Risdon then joined the National Training Centre program and from there the Perth Glory Youth before signing a senior contract.

Rukavytsya moved to Australia with his family when he was 14 years old. Not surprisingly being from the Ukraine he joined Inglewood United as a junior, as they are a club with Ukrainian roots. At the age of 16 he moved to Perth SC before being offered a scholarship at the Australian Institute of Sport. Aged 19 he was signed as a short term injury replacement, and played three games. He signed a senior contract in March 2007, but unfortunately the coach that signed him, Ron Smith, parted company with the club at the start of his first season. David Mitchell, a striker took over as coach and Rukavystya thrived. Scoring on Mitchell’s debut as coach gave him the boost he needed and by the end of the season had six goals to his name, and was second highest scorer at the club behind Jamie Harnwell. At the end of the following season he was transferred to FC Twente. He did not play in the A-League again for another five years returning for a season with Western Sydney Wanderers aged 26.
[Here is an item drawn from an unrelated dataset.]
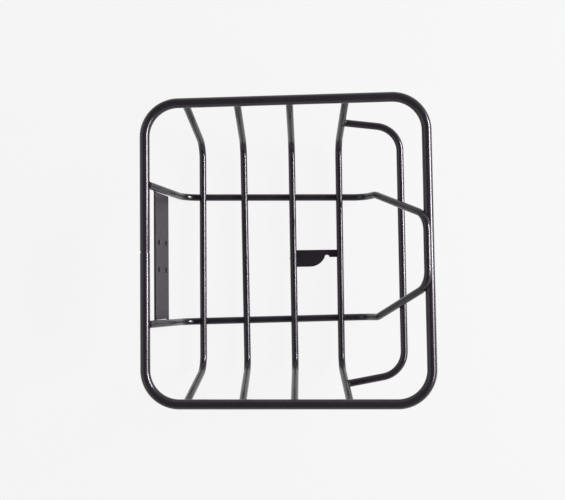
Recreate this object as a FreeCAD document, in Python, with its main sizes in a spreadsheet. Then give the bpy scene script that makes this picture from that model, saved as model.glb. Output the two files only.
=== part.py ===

There is no doubt the Hyundai A- League gave all of these players the opportunity to showcase their ability and gain moves overseas. However to claim that they “made them” into the players they are is a long stretch of the bow. Most of the players today are made at their junior clubs where they develop the basic skills and learn to play a role in a team. It will be a number if years before A-League clubs can genuinely claim that they ‘made’ players.